Gerald Posner, author of the best-selling 1993 book “Case Closed: Lee Harvey Oswald and the Assassination of JFK,” agreed with the assessment of the three CIA officials but disagreed with Morley’s conclusion.
“I have always contended that top CIA officials lied to the Warren Commission as part of a coverup of its own bureaucratic reputation,” Posner posted on X, before adding that “evidence” of a cover-up of any role in Kennedy’s death was “not there.”
“Lost in all of this is Oswald. Those who believe in a grand conspiracy prefer not to talk much about him,” Posner added. “That’s because the more one knows about Oswald, the more likely it is to understand how the assassination was for him simply a once-in-a-lifetime crime of opportunity.”
The House task force hearing also featured Hollywood director Oliver Stone, whose 1991 film “JFK” gave conspiracy theories about the assassination fresh cultural purchase and led to the passage of the law under which Trump ordered the unsealing of all remaining records concerned with the killing.
“The Warren Commission of 1964, as it turned out, brought us to second base — with a lot of unknowns,” Stone said in his opening remarks. “And it all got crazier … and what happened that awful day wasn’t clear, as to who the heck did this, killed the president at high noon in Dealey Plaza in Dallas.”
The star power may have blinded Rep. Lauren Boebert (R-Colo.), who mistook the witness for Trump ally Roger Stone.
“Mr. Stone, you wrote a book accusing LBJ of being involved in the killing of, um, President Kennedy,” Boebert said. “Do these most recent releases confirm or negate your initial charge?”
“No, I didn’t, if you look closely at the film,” Oliver Stone responded, “it accuses the president, Johnson, of being part of a complicit — a cover-up of the case.”
“I think you’re confusing Mr. Oliver Stone with Mr. Roger Stone,” Morley corrected. “It’s Roger Stone who implicated LBJ in the assassination of the president.”
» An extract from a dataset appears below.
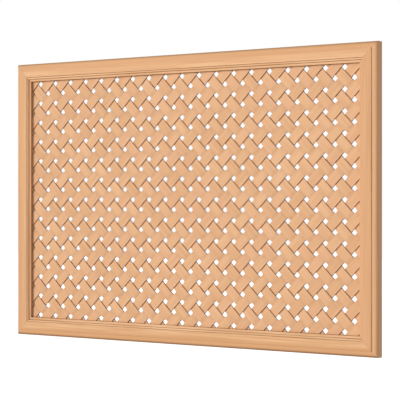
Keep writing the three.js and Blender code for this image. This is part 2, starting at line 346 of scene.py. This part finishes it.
def cut(piece, point, outward):
    """Cuts the piece's mesh at a plane, drops what lies outward of it and closes the cut."""
    edit(piece)
    bpy.ops.mesh.select_mode(type="VERT")
    bpy.ops.mesh.select_all(action="SELECT")
    plane = {"plane_co": point, "plane_no": outward}
    bpy.ops.mesh.bisect(use_fill=True, clear_outer=True, threshold=1e-6, **plane)
    bpy.ops.object.mode_set(mode="OBJECT")


def finish_piece(piece, body, slot, material, *nodes, smooth_deg=35):
    """Shades the piece, gives it its material, parents it to what it moves with and hides the parts it
    stands for.
    """
    settle(piece)
    bpy.ops.object.shade_smooth_by_angle(angle=math.radians(smooth_deg))
    piece.data.materials.clear()
    piece.data.materials.append(material)
    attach(piece, body)
    if nodes:
        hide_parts(*nodes)


def arc_points(x, y, radius, start_deg, end_deg, steps):
    """Points along an arc about x and y, both ends included."""
    sweep = end_deg - start_deg
    turns = [math.radians(start_deg + sweep * step / steps) for step in range(steps + 1)]
    return [(x + radius * math.cos(turn), y + radius * math.sin(turn)) for turn in turns]


stile_low, stile_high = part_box("right_stile")
rail_low, rail_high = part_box("top_rail")
bead_low, bead_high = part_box("top_bead")
moulding_width = stile_high.x - stile_low.x
frame_front, frame_back = stile_low.y, stile_high.y
frame_thickness = frame_back - frame_front
half_length = stile_high.x
frame_height = rail_high.z
half_height = frame_height / 2
fit_gap = 0.0002
rebate_edge = frame_height - bead_high.z - fit_gap
lip_depth = panel_front - frame_front - fit_gap
edge_width = 0.0124
field_end = edge_width + 0.0174
fillet_end = field_end + 0.0041
quirk_width = 0.0006
quirk_depth = 0.0008


def quirk(inset, foot):
    """A step's lower part: its foot, and the narrow groove there."""
    bottom = foot + quirk_depth
    return [(inset, bottom), (inset + quirk_width, bottom), (inset + quirk_width, foot)]


def moulding_outline():
    """The moulding's section, in from the outer edge and down from the front."""
    edge_radius, edge_step = 0.0060, 0.0016
    fillet_step, bead_step, bead_radius = 0.0011, 0.0020, 0.0008
    ease, back_ease = 0.0003, 0.0005
    outline = [(0.0, frame_thickness - back_ease), (0.0, edge_step + edge_radius)]
    outline += arc_points(edge_radius, edge_step + edge_radius, edge_radius, 180, 270, 10)[1:]
    outline += [(edge_width, edge_step), (edge_width, ease)]
    outline += arc_points(edge_width + ease, ease, ease, 180, 270, 3)[1:]
    outline += [(field_end - ease, 0.0), (field_end, ease)]
    outline += quirk(field_end, fillet_step)
    bead_top = fillet_step + bead_step
    outline += [(fillet_end - ease, fillet_step), (fillet_end, fillet_step + ease)]
    outline += quirk(fillet_end, bead_top)
    round_end, round_deep = moulding_width - bead_radius, bead_top + bead_radius
    outline += arc_points(round_end, round_deep, bead_radius, 270, 360, 6)
    outline += [(moulding_width, lip_depth), (rebate_edge, lip_depth)]
    outline += [(rebate_edge, frame_thickness), (back_ease, frame_thickness)]
    return outline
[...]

Roger Stone published “The Man Who Killed Kennedy: The Case Against LBJ” in 2013.
Neither Morley nor Stone said that Oswald was the assassin, with the former calling him “an agent of influence who was manipulated by the CIA” and the latter pointing to purported evidentiary issues with Kennedy’s head wound from the bullet and the rifle that was recovered from the Texas School Book Depository.
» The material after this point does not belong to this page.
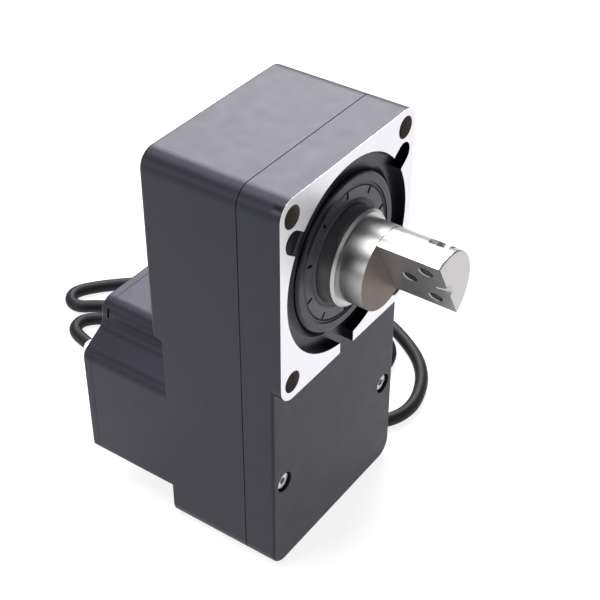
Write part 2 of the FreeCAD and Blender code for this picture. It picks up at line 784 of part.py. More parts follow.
def output_shaft():
    """The whole turned shaft, its nose half cut away to a tongue with three cross holes."""
    radius, tip = size("tongue"), size("shaft_end")
    tongue = lathe([
        (0, size("half_cut_face") + 1), (0, tip), (radius - 0.6, tip),
        (radius - 0.18, tip + 0.18, radius, tip + 0.6), (radius, size("half_cut_face") + 1),
    ])
    spine = fuse(
        rod("nose", "half_cut_face", "0"),
        tongue,
        taper("journal - 1", "journal", "shoulder_face", "shoulder_face + 1"),
        rod("journal", "shoulder_face + 1", "front_bearing"),
        rod("front_bearing_in", "front_bearing", "bearing_ring_start + 0.4"),
        rod("collar", "bearing_ring_start + 0.1", "output_gear_start - 0.2"),
        rod("gear_seat", "output_gear_start - 1", "gear_seat_end"),
        rod("shaft_waist", "gear_seat_end - 0.4", "rear_bearing - 0.1"),
        rod("rear_seat", "rear_bearing - 1", "shaft_tail"),
    )
    turn = math.radians(size("flat_turn"))
    offset, end, face = size("flat_offset"), size("shaft_end"), size("half_cut_face")
    # the tongue's flat looks away from the solid side, which lies at flat_turn above +X
    removed = Part.makeBox(40, face - end + 5, 60, Vector(-40 + offset, end - 5, -30))
    removed.rotate(Vector(), Vector(0, 1, 0), -size("flat_turn"))
    way = Vector(math.cos(turn), 0, math.sin(turn))
    bore, rim, side = size("cross_hole"), size("cross_rim"), size("hole_side")
    holes = []
    for y, aside in ((size("hole_near"), 0), (size("hole_far"), side), (size("hole_far"), -side)):
        foot = Vector(-aside * math.sin(turn), y, aside * math.cos(turn))
        flat = foot + way * offset
        # a plain bore, a thin bevel at the flat, and a wider sink from the round side
        sink = math.sqrt(size("nose")**2 - aside**2) - size("sink_land")
        holes += [
            Part.makeCylinder(bore, 40, foot - way * 5, way),
            Part.makeCone(bore + rim, bore, rim, flat - way * 0.01, way),
            Part.makeCylinder(size("cross_sink"), 12, foot + way * sink, way),
        ]
    # a centre hole with curved flanks
    centre_drill = lathe([
        (0, end - 1), (3.3, end - 1), (3.3, end), (1.5, end + 2.3, 1.0, end + 4.9), (0, end + 5.7),
    ])
    start, wide, seat = size("output_gear_start"), size("output_gear_wide"), size("gear_seat")
    keyway = Part.makeBox(10.02, wide, 9, Vector(-5.01, start, seat - 5.03))
    groove = tube("gear_seat + 1", "gear_seat - 1.2", "gear_ring_start", "gear_ring_end")
    cutters = fuse(feature(removed, "Half"), *[feature(hole, "Hole") for hole in holes],
                   centre_drill, feature(keyway, "Keyway"), groove)
    node("output_shaft", cut(spine, cutters))


def output_group():
    output_shaft()
    start, wide = size("output_gear_start"), size("output_gear_wide")
    towards = direction(CENTRE, SECOND)
    teeth = int(size("output_teeth"))
    wheel = involute_wheel(size("output_mod"), teeth, 0.8, start, wide, CENTRE, gap_phase(teeth, towards))
    around = [math.radians(turn) for turn in (0, 60, 120, 180, 240, 300)]
    lightening = [
        rod("4.2", start - 1, start + wide + 1, (f"25.5 * {math.cos(a)}", f"25.5 * {math.sin(a)}"))
        for a in around
    ]
    slot = feature(Part.makeBox(10.06, 20, 9.3, Vector(-5.03, start - 2, 13)), "Slot")
    bore = rod("gear_seat + fit", start - 1, start + wide + 1)
    node("output_gear", cut(wheel, fuse(bore, slot, *lightening)))
    key = plate("key_blank", "5", "14", "22", str(start + 0.2), str(start + wide - 0.3), "0.4")
    node("output_key", key)
    snap_ring("output_gear_snap_ring", "gear_ring_start + 0.05", "gear_ring_end - 0.1", "17.9", "22", "4.5")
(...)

“Let us reinvestigate the fingerprints of intelligence all over Lee Harvey Oswald — from 1959 to 1960, his violent death in 1963, and most importantly, this CIA, whose muddy footprints are all over this case,” Stone said.
“There are sincere concerns and discrepancies regarding the Warren Commission pushing forward a narrative without all the facts and according to testimony of various witness, omitting evidence,” added Rep. Anna Paulina Luna (R-Fla.), who chairs the task force. “I would also further argue that the handling of this investigation has largely contributed to the deep distrust the American people have with the federal government and various intelligence agencies.
“Now, with these newly declassified documents, we can confront the discrepancies — whether it’s inconsistencies in witness accounts, overlooked intelligence, or the troubling indications of interference that investigators are now bringing to light,” she said.
“This is not about rewriting history for the sake of sensation; it’s about honoring our duty to the truth and to the citizens we serve.”
Rep. Robert Garcia (D-Calif.), the top Democrat on the panel, welcomed the calls for transparency but noted he had yet to see “direct evidence” — even after the recent release of the JFK documents — tying the CIA to Kennedy’s murder.